▶ **Objective**
Repeat the whole of the data, keeping every detail the same.

▶ **Raw data**
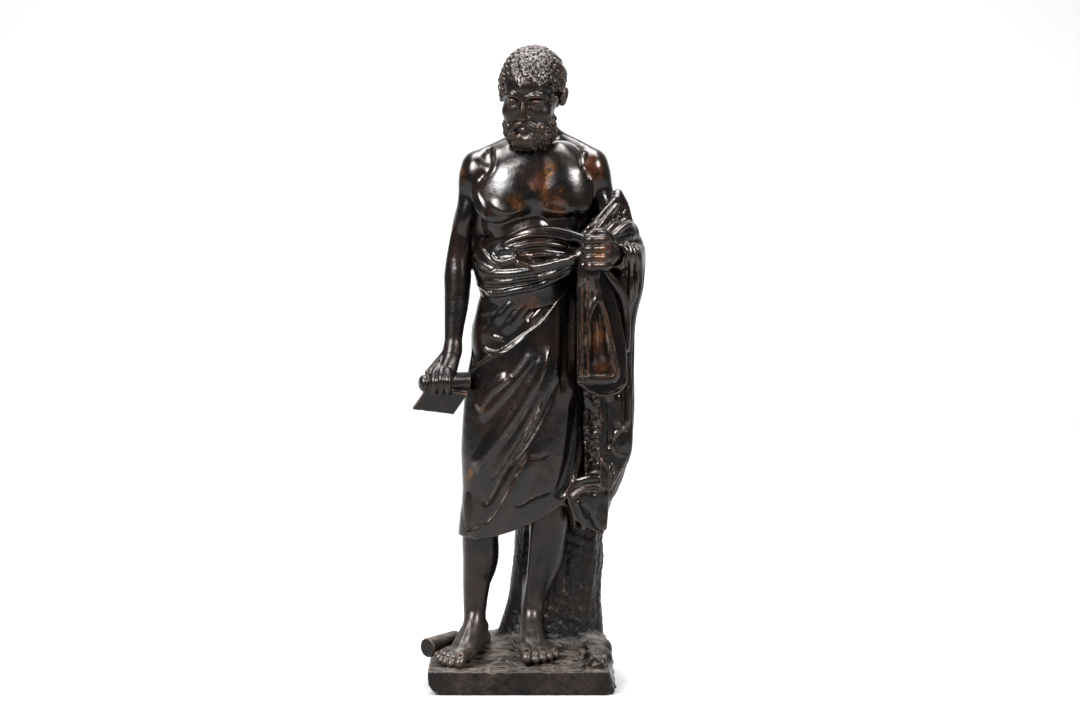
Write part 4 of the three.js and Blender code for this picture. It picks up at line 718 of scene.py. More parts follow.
def makeBody():
    clay = Clay((-45, -38, 178), (50, 20, 264), bodyShape["cell"])
    clay.add(ball((6.5, 0.5, 226), (21, 13.2, 24)))  # rib cage
    clay.add(ball((6.5, 1.5, 242), (22.5, 9.5, 9.5)), 5)  # collar
    clay.add(ball((6, -1.5, 205), (18.8, 12.2, 16)), 6)  # waist
    # neck, then the slopes to the shoulders
    clay.limb([[7, 1.6, 240, 7.6], [6.8, 1, 252, 8], [6.2, 0, 266, 7.4]], 6)
    clay.limb([[6, 3, 260, 6.5], [-3, 3.6, 254.5, 5], [-12, 3, 249.5, 5.4], [-21, 1, 244.5, 6.4]], 5)
    clay.limb([[8, 3, 262, 6.5], [16, 3.6, 256.5, 5], [25, 3, 251.5, 5.4], [33.5, 1, 245.5, 6.4]], 5)
    # chest: the full upper chest, the two pectorals, and their edges towards the arms
    clay.add(ball((6.6, -4.4, 240.5), (21, 9, 10.5)), 5)
    clay.add(ball((-4.6, -7.8, 230.2), (13.6, 7.6, 11.6), (0, 12, -10)), 2)
    clay.add(ball((18.6, -7.8, 230.4), (13.4, 7.6, 11.6), (0, -12, 10)), 2)
    clay.limb([[-3, -8.4, 238, 4], [-12, -6.6, 240.5, 4.2], [-18.5, -2, 241, 4.2]], 5)
    clay.limb([[17, -8.4, 238.5, 4], [26, -6.6, 241, 4.2], [31.5, -2, 241.5, 4.2]], 5)
    # the broad planes towards the lights
    clay.add(ball((-7.6, -9.2, 236.4), (14.5, 5.8, 20), (-22, 16, -23)), 4)
    clay.add(ball((22.6, -9, 238.4), (10, 5.4, 18), (-21, -12, 28)), 4)
    clay.add(ball((7, -9, 230), (15, 6.2, 8.6)), 5)
    clay.add(ball((8, -6.6, 240.5), (14, 6.2, 12), (-6, 0, 0)), 4)
    # the muscle of the back that shows beside the chest, then belly and flanks
    clay.limb([[-19, 2, 238, 5.4], [-20.4, 3.6, 224, 5.8], [-21, 5, 212, 5.8], [-21, 6, 199, 4.6]], 1)
    clay.add(ball((-7, -8.5, 217), (7.5, 4.5, 6)), 3)
    clay.add(ball((19, -8.5, 217), (7.5, 4.5, 6)), 3)
    clay.add(ball((-0.6, -9.8, 213), (13, 5, 10), (-20, 0, -17.3)), 3)
    clay.add(ball((-12, 0, 222), (6.5, 9, 13)), 4)
    clay.add(ball((25, 0, 222), (6.5, 9, 13)), 4)
    # shoulder blades, and the long muscles beside the spine
    clay.add(ball((-6, 9.2, 235), (8.5, 4.6, 11), (0, 12, 0)), 3.5)
    clay.add(ball((19, 9.2, 235), (8.5, 4.6, 11), (0, -12, 0)), 3.5)
    clay.limb([[1.4, 10.5, 240, 3], [1, 11, 220, 3.6], [1.6, 10.5, 204, 3.6]], 3)
    clay.limb([[11.6, 10.5, 240, 3], [12, 11, 220, 3.6], [11.4, 10.5, 204, 3.6]], 3)
    # right arm down to the forearm, left arm down into the cloth
    clay.add(ball((-21.4, -0.6, 239.8), (7, 8.2, 10.6), (0, 8, 0)), 2.6)
    clay.add(ball((34, -0.6, 241.2), (7.2, 8.2, 10.6), (0, -8, 0)), 2.6)
    clay.limb([[34.5, 0.5, 239, 6.8], [38, 1.5, 228, 6.4], [43.5, 3, 215, 6.2], [49, 4, 206, 6]], 3)
    clay.add(ball((38.5, -3, 226), (4.4, 4.4, 9.5), (0, -20, 0)), 2)
    upperArm(clay)
    for line in bodyShape["underChest"]:
        clay.layer(clay.onFront(line), 1, 5, 1.4, 0.4, 0.4)
    for line, width, height in bodyShape["muscles"]:
        clay.draw(clay.onFront(line), width, height, 0.25, 0.25)
    return finishPiece("torso", clay, bodyShape, 0.06, 11)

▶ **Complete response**
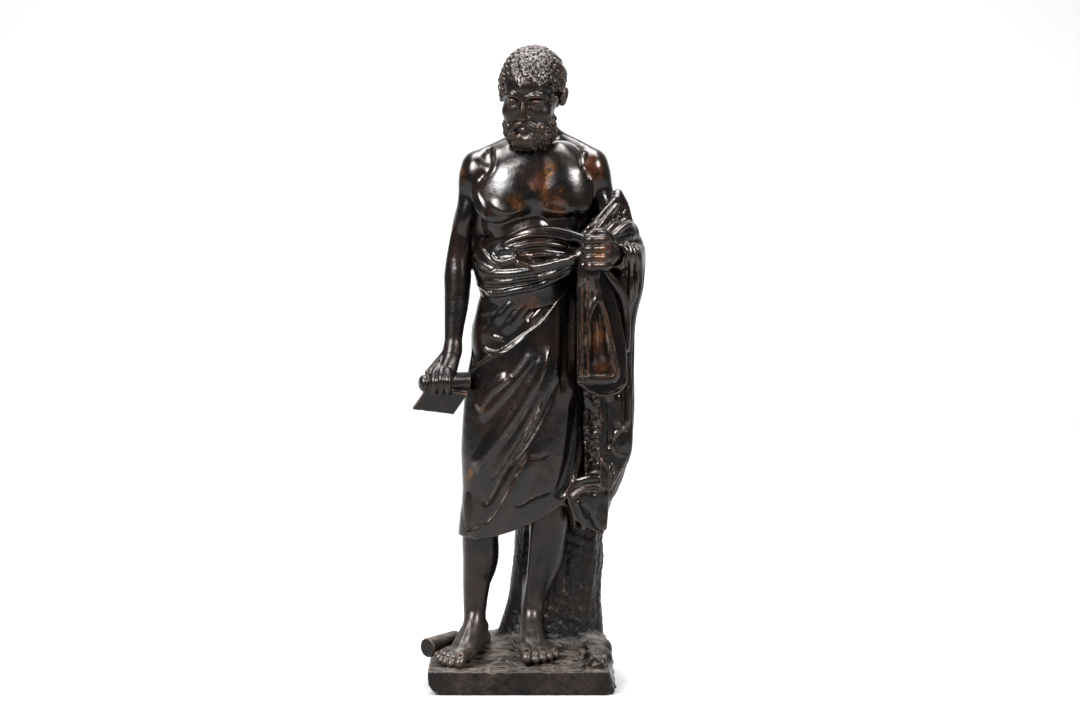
Write part 4 of the three.js and Blender code for this picture. It picks up at line 718 of scene.py. More parts follow.
def makeBody():
    clay = Clay((-45, -38, 178), (50, 20, 264), bodyShape["cell"])
    clay.add(ball((6.5, 0.5, 226), (21, 13.2, 24)))  # rib cage
    clay.add(ball((6.5, 1.5, 242), (22.5, 9.5, 9.5)), 5)  # collar
    clay.add(ball((6, -1.5, 205), (18.8, 12.2, 16)), 6)  # waist
    # neck, then the slopes to the shoulders
    clay.limb([[7, 1.6, 240, 7.6], [6.8, 1, 252, 8], [6.2, 0, 266, 7.4]], 6)
    clay.limb([[6, 3, 260, 6.5], [-3, 3.6, 254.5, 5], [-12, 3, 249.5, 5.4], [-21, 1, 244.5, 6.4]], 5)
    clay.limb([[8, 3, 262, 6.5], [16, 3.6, 256.5, 5], [25, 3, 251.5, 5.4], [33.5, 1, 245.5, 6.4]], 5)
    # chest: the full upper chest, the two pectorals, and their edges towards the arms
    clay.add(ball((6.6, -4.4, 240.5), (21, 9, 10.5)), 5)
    clay.add(ball((-4.6, -7.8, 230.2), (13.6, 7.6, 11.6), (0, 12, -10)), 2)
    clay.add(ball((18.6, -7.8, 230.4), (13.4, 7.6, 11.6), (0, -12, 10)), 2)
    clay.limb([[-3, -8.4, 238, 4], [-12, -6.6, 240.5, 4.2], [-18.5, -2, 241, 4.2]], 5)
    clay.limb([[17, -8.4, 238.5, 4], [26, -6.6, 241, 4.2], [31.5, -2, 241.5, 4.2]], 5)
    # the broad planes towards the lights
    clay.add(ball((-7.6, -9.2, 236.4), (14.5, 5.8, 20), (-22, 16, -23)), 4)
    clay.add(ball((22.6, -9, 238.4), (10, 5.4, 18), (-21, -12, 28)), 4)
    clay.add(ball((7, -9, 230), (15, 6.2, 8.6)), 5)
    clay.add(ball((8, -6.6, 240.5), (14, 6.2, 12), (-6, 0, 0)), 4)
    # the muscle of the back that shows beside the chest, then belly and flanks
    clay.limb([[-19, 2, 238, 5.4], [-20.4, 3.6, 224, 5.8], [-21, 5, 212, 5.8], [-21, 6, 199, 4.6]], 1)
    clay.add(ball((-7, -8.5, 217), (7.5, 4.5, 6)), 3)
    clay.add(ball((19, -8.5, 217), (7.5, 4.5, 6)), 3)
    clay.add(ball((-0.6, -9.8, 213), (13, 5, 10), (-20, 0, -17.3)), 3)
    clay.add(ball((-12, 0, 222), (6.5, 9, 13)), 4)
    clay.add(ball((25, 0, 222), (6.5, 9, 13)), 4)
    # shoulder blades, and the long muscles beside the spine
    clay.add(ball((-6, 9.2, 235), (8.5, 4.6, 11), (0, 12, 0)), 3.5)
    clay.add(ball((19, 9.2, 235), (8.5, 4.6, 11), (0, -12, 0)), 3.5)
    clay.limb([[1.4, 10.5, 240, 3], [1, 11, 220, 3.6], [1.6, 10.5, 204, 3.6]], 3)
    clay.limb([[11.6, 10.5, 240, 3], [12, 11, 220, 3.6], [11.4, 10.5, 204, 3.6]], 3)
    # right arm down to the forearm, left arm down into the cloth
    clay.add(ball((-21.4, -0.6, 239.8), (7, 8.2, 10.6), (0, 8, 0)), 2.6)
    clay.add(ball((34, -0.6, 241.2), (7.2, 8.2, 10.6), (0, -8, 0)), 2.6)
    clay.limb([[34.5, 0.5, 239, 6.8], [38, 1.5, 228, 6.4], [43.5, 3, 215, 6.2], [49, 4, 206, 6]], 3)
    clay.add(ball((38.5, -3, 226), (4.4, 4.4, 9.5), (0, -20, 0)), 2)
    upperArm(clay)
    for line in bodyShape["underChest"]:
        clay.layer(clay.onFront(line), 1, 5, 1.4, 0.4, 0.4)
    for line, width, height in bodyShape["muscles"]:
        clay.draw(clay.onFront(line), width, height, 0.25, 0.25)
    return finishPiece("torso", clay, bodyShape, 0.06, 11)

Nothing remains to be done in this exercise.